While bone substitute materials are routinely used, especially vertical bone, augmentation of the jaws is still a problematic step. Dental stem cells in combination with bone substitute materials may accelerate the augmentation of alveolar bone and perhaps, stem cell-based therapies can become an alternative to autologous, allogenic, or synthetic bone transplants and substitutes [1,2]. However, scaffolds are required for cell delivery, and here, commercially available bone substitute materials could be an excellent source for dental tissue engineering.

For more than 10 years, human dental stem cell research has focused on the identification and characterization of human stem/progenitor cell populations, which can be isolated, for example, from retained third molars of juvenile patients [3]. One example for such type of dental stem cells are undifferentiated cells from the dental follicle (DFCs) [4,5]. These highly proliferative cells can be differentiated in vitro into periodontal ligament (PDL) cells, cementoblasts and osteoblasts, and into PDL-like cells in vivo [4]. Preliminary results from animal studies suggested that DFCs have also a good osteogenic differentiation potential and could be an excellent source for the regeneration of craniofacial bone [6]. Another excellent source for cellular therapies of mineralized tissues is progenitor cells from the dental apical papilla of retained third molar tooth (dNC-PCs) [7]. These dental cells differentiate into osteoblast-like cells after the induction with osteogenic differentiation medium under in vitro conditions and under in vivo conditions in immunocompromised mice [8].

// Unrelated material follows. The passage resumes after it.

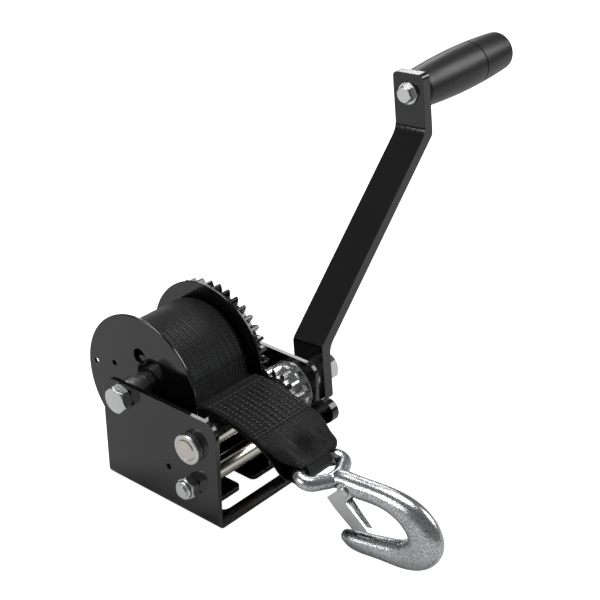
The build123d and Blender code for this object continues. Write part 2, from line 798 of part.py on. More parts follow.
def latch():
    """A deep pressed channel with two ears on the rivet, which closes the hook's mouth."""
    side = make_face(Polyline(
        (latch_front - 2.0, 3.2),
        (latch_back - 0.3, 3.9),
        (latch_back, -4.4),
        (latch_back - 0.8, -latch_back_length),
        (latch_front, -latch_front_length),
        (latch_front, -6.0),
        (-2.0, -4.0),
        close=True,
    ))
    side += Circle(latch_ear_radius)
    body = extrude(latch_plane(-latch_outer) * side, 2 * latch_outer)
    body &= latch_taper_block(latch_outer)
    inside = Pos(latch_back - latch_sheet - 1.0 - 20, 0) * Rectangle(40, 4 * latch_back_length)
    hollow = extrude(latch_plane(-latch_inner) * inside, 2 * latch_inner)
    body -= hollow & latch_taper_block(latch_inner)
    return body - rod(rivet_radius + run_clearance, hook_x - 20, hook_x + 20, rivet_y, rivet_z)


def rivet_head(x0):
    """One domed head of the latch's rivet, its flat side at x0."""
    head = rod(rivet_head_radius, x0, x0 + rivet_head_height, rivet_y, rivet_z)
    edge = head.edges().filter_by(GeomType.CIRCLE).sort_by(Axis.X)[-1]
    return fillet(edge, 0.8)


def latch_rivet():
    """The rivet that the latch turns on, through the hook's shank."""
    end = latch_outer + latch_gap
    stem = rod(rivet_radius, hook_x - end - 0.5, hook_x + end + 0.5, rivet_y, rivet_z)
    far = rivet_head(hook_x + end)
    near = Pos(2 * hook_x, 0, 0) * mirror(far, about=Plane.YZ)
    return stem + far + near


if __name__ == "__main__":
    save(frame(), "frame")
    save(flange(x_flange_left, left_holes + rivet_holes[:1]), "drum_flange_left")
    save(flange(x_drum_right, rivet_holes), "drum_flange_right")
    save(drum_core(), "drum_core")
    save(drum_bush(x_neck_left), "drum_bush_left")
    save(drum_bush(x_neck_right - drum_bush_length), "drum_bush_right")
    save(strap_pin(), "strap_pin")
    save(wound_strap(), "wound_strap")
    save(drum_gear(), "drum_gear")
    save(gear_rivets(), "gear_rivets")
    save(drum_bolt(), "drum_bolt")
    save(ring(10.0, drum_bolt_radius, x_right, x_drum_washer, drum_y, drum_z), "drum_washer")
    save(lock_nut(drum_bolt_flats, drum_bolt_radius, x_drum_washer, drum_nut_height,
                  drum_y, drum_z, 0), "drum_nut")
    save(hub_spacer(x_left_in, x_neck_left - fit_gap), "hub_spacer_left")
    save(hub_spacer(x_neck_right + fit_gap, x_right_in), "hub_spacer_right")
    save(pinion_shaft(), "pinion_shaft")
    save(shaft_collar(), "shaft_collar")
    save(plate_bush(x_left, x_left_in, x_left_in, x_left_in + bush_flange), "pinion_bush_left")
    save(plate_bush(x_right_in, x_right, x_right, x_bush_right), "pinion_bush_right")
    save(pinion_gear(), "pinion_gear")
    save(ratchet_wheel(), "ratchet_wheel")
    save(ratchet_disc(), "ratchet_disc")
    save(crank_sleeve(), "crank_sleeve")
    save(lower_bolt(), "lower_bolt")
    save(lock_nut(lower_bolt_flats, lower_bolt_radius, x_left, -lower_nut_height,
                  lower_y, lower_z, 25), "lower_nut")
    save(lower_tube(), "lower_tube")
    save(pawl(), "pawl")
    coil, leg = pawl_spring()
    save(coil + leg, "pawl_spring")
    save(crank_arm(), "crank_arm")
    save(crank_nut(), "crank_nut")
    save(grip_bolt(), "grip_bolt")
    save(grip(), "grip")
    save(strap_run(), "strap_run")
    save(strap_loop(), "strap_loop")
    save(hook(), "hook")
    save(latch(), "latch")
    save(latch_rivet(), "latch_rivet")
    print("frame width", frame_width, "pinion", pinion_y, pinion_z, "lower", lower_y, lower_z)
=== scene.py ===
import math
import bpy
import numpy as np
from mathutils import Matrix, Vector


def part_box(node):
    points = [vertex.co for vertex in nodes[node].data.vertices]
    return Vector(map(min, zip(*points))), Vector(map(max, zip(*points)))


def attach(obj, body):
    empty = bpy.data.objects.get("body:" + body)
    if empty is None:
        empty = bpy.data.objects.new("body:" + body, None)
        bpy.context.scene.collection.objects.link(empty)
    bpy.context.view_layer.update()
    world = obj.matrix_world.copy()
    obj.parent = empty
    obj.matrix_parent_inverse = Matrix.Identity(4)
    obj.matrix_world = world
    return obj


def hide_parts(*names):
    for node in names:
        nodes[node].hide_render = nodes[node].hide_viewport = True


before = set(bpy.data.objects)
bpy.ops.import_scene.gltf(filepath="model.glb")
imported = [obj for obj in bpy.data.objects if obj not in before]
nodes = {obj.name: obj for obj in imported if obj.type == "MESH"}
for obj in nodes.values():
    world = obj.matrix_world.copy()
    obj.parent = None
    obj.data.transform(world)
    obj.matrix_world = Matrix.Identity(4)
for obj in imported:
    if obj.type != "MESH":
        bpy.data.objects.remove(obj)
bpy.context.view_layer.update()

# ---------------------------------------------------------------------------------------------
# The folded frame: one 3 mm steel sheet bent into a U, then painted glossy black all over.
# Thick wet paint leaves a faint orange peel, and handling leaves fine dull specks and rubs.
# ---------------------------------------------------------------------------------------------


def socket_in(group, name, value):
    """A float input of a node group with its resting value."""
    made = group.interface.new_socket(name=name, in_out="INPUT", socket_type="NodeSocketFloat")
    made.default_value = value


def math_node(tree, operation, first, second=None, third=None):
    """A Math node; each operand is a socket or a number. Returns its output socket."""
    node = tree.nodes.new("ShaderNodeMath")
    node.operation = operation
    for slot, operand in zip(node.inputs, (first, second, third)):
        if operand is None:
            continue
        if isinstance(operand, (int, float)):
            slot.default_value = operand
        else:
            tree.links.new(operand, slot)
    return node.outputs[0]


def noise_node(tree, vector, scale, detail=3.0, roughness=0.55):
    """A noise texture on a vector; returns its value output. scale may be a socket."""
    node = tree.nodes.new("ShaderNodeTexNoise")
    tree.links.new(vector, node.inputs["Vector"])
    if isinstance(scale, (int, float)):
        node.inputs["Scale"].default_value = scale
    else:
        tree.links.new(scale, node.inputs["Scale"])
    node.inputs["Detail"].default_value = detail
    node.inputs["Roughness"].default_value = roughness
    return node.outputs[0]


def ramp_node(tree, value, low, high, to_low=0.0, to_high=1.0):
    """Maps a value from low..high onto to_low..to_high, clamped."""
    node = tree.nodes.new("ShaderNodeMapRange")
    tree.links.new(value, node.inputs["Value"])
    for key, number in (("From Min", low), ("From Max", high), ("To Min", to_low), ("To Max", to_high)):
        if isinstance(number, (int, float)):
            node.inputs[key].default_value = number
        else:
            tree.links.new(number, node.inputs[key])
    return node.outputs[0]


def mix_colours(tree, factor, first, second):
    """Blends two colours by a factor; each colour is a socket or an RGB triple."""
    node = tree.nodes.new("ShaderNodeMix")
    node.data_type = "RGBA"
    tree.links.new(factor, node.inputs["Factor"])
    for slot, colour in ((node.inputs[6], first), (node.inputs[7], second)):
        if isinstance(colour, tuple):
            slot.default_value = (*colour, 1.0)
        else:
            tree.links.new(colour, slot)
    return node.outputs[2]


def surface_wear():
    """Group: a fine ripple for bump, a slow cloud, and a mask of sparse small specks and rubs."""
    group = bpy.data.node_groups.new("SurfaceWear", "ShaderNodeTree")
    socket_in(group, "Ripple Scale", 400.0)
    socket_in(group, "Cloud Scale", 30.0)
    socket_in(group, "Speck Scale", 700.0)
    for name in ("Ripple", "Cloud", "Specks"):
        group.interface.new_socket(name=name, in_out="OUTPUT", socket_type="NodeSocketFloat")
    entry = group.nodes.new("NodeGroupInput")
    leave = group.nodes.new("NodeGroupOutput")
    place = group.nodes.new("ShaderNodeTexCoord").outputs["Object"]
    ripple = noise_node(group, place, entry.outputs["Ripple Scale"], 2.0)
    cloud = noise_node(group, place, entry.outputs["Cloud Scale"], 4.0)
    grains = noise_node(group, place, entry.outputs["Speck Scale"], 2.0, 0.7)
    sparse = ramp_node(group, cloud, 0.50, 0.68)
    specks = math_node(group, "MULTIPLY", ramp_node(group, grains, 0.62, 0.72), sparse)
    group.links.new(ripple, leave.inputs["Ripple"])
    group.links.new(cloud, leave.inputs["Cloud"])
    group.links.new(specks, leave.inputs["Specks"])
    return group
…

For the osteogenic differentiation under in vivo conditions, stem cells are combined actually with hydroxyl-apatite (HAP) or β tricalcium phosphate (TCP) scaffolds [4,9]. Although this is routinely applied, we know only little about the adherence and the viability of dental progenitor cells on these implant materials. Conversely, an optimal bone substitute material has not been identified so far for different dental stem cell types. In a recent study, we investigated, therefore, cell survival/proliferation and cell differentiation of DFCs in combination with a commercially available TCP [10]. Here, DFCs attached on TCP and cell numbers increased after 6 days of cultivation. We showed that DFCs had a typical flattened-shaped morphology with close contacts to the bone substitute material [10]. Interestingly, the gene expression of osteogenic markers such as osteopontin or RUNX2 was increased, and the alkaline phosphatase (ALP) activity was induced on TCP in differentiated DFCs [10]. All these data support the assumption that TCP could be the optimal scaffold for a successful differentiation protocol of DFC.